Just as my food slid into a more-or-less supported position using the cracks between pavement tiles, the girl who had now got up and made her way into the stream of water through the gutter, calling to me, “it’s easier to walk on the road”. For no apparrent reason, I persisted with the footpath, and did attempt grabbing that tree, and found to my surprise that it felt like ice and not at all like wood.

I did make it up the hill, and around the corner onto Docteur Penfield, where it was flatter. “We don’t have a winter like this in Sydney,” I informed the girl who sounded like she had an English accent. “It’s not like this in Kenya, either. And this is just the beginning.” “No,” I replied, “I hear the snow is much nicer.”

I got back to Hillel (I had to move to the road when I found the downhill; I was just sliding down the path) soon afterward. It’s when you enter the heated building and everything but your hands warm up that you realise it might actually have been a good idea to wear gloves (there was actually a pair in my coat pocket).

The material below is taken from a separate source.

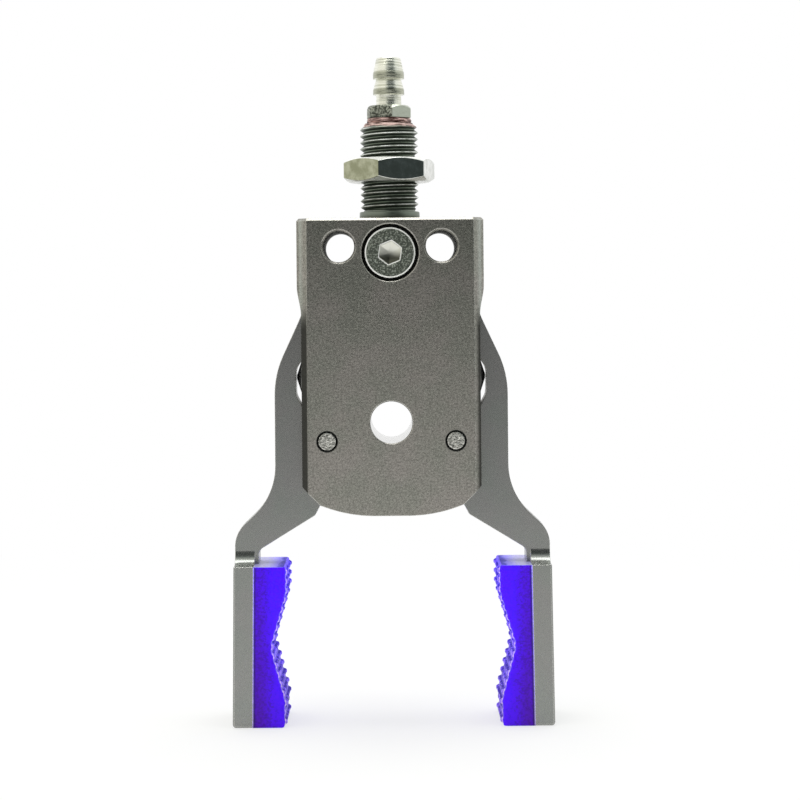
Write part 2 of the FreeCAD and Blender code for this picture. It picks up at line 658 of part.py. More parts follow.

“יש לך משהו חם בשבילי?” (”Do you have anything hot for me?”) I call out to Yoel, the chef, as I come in. He serves me a soup. I seat myself opposite Emmanuel and soon enough my hands are pliable again. I should probably go put some moisturiser on, though, if I want to stay on Nanna’s good side.

3 Comments »

  1. It once took me half an hour to walk from my place in Hutchison across to the side entrance to McGill (I forget the street name. University? or was that the other side?)

    At least I could walk on the road there, unlike on Sherbrooke.

    It’ll get worse - when I was there it didnt’ stop til the last day of classes in April, but then it didn’t snow, even lightly, until late December just before I came home. Going to New York in the spring break week meant that I didn’t need my coat any more….

    Comment by Bradley — 1 December, 2006 @ 10:08 pm

  2. You know what’s cold as ice?

    YOUR FACE.

    Comment by sally — 9 December, 2006 @ 9:06 am

  3. Aye, slipping over, I’ve done it a bit on the way to uni in Edinburgh. Doesn’t sound quite as bad as your experiences though.

    Usually they put salt and gravel on the road, though I don’t know how much salt would help if it’s consistantly minus temperatures!